As regular readers know, I have spent the last couple of years researching the modern American law of racial classification. (Did I mention that in addition to my soon-to-be-published law review article, I now have a book contract?) If you asked me what is the most obviously unconstitutional (or, for that matter, immoral) law that depends on such classification, my answer would be the ICWA.

Just for example, under ICWA a child could be zero percent Indian on his mother’s side, 1/256 Cherokee on his father’s side, and not a member of the Cherokee tribe, but eligible for tribal membership. According to the ICWA, this makes him “an Indian” for statutory purposes.

His parents decide to give the child up for adoption to a loving white (or black, or Hispanic) family. Great, right? Wrong. The Cherokee Tribe can veto the adoption, and insist that he be adopted by a Cherokee.

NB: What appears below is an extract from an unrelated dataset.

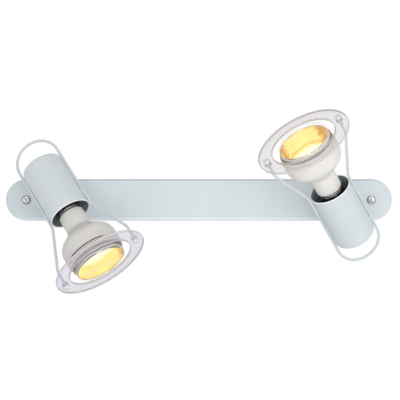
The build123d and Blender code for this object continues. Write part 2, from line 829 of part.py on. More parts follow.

But wait, there’s more. Even if the Cherokee tribe agrees to the parents’ adoption wishes, before a court can allow the non-Indian couple to adopt, it would have to make sure that no other Indian tribe wants to claim the child. In other words, this child’s future is being determined solely based on what amounts to a one-drop rule of racial ancestry, allowing a child that’s never set foot on his ancestral reservation to be adopted against the parents’ judgment by a tribe with which he has no connections at all, other than “racial.” The Supreme Court needs to take this opportunity to get rid of this monstrous law.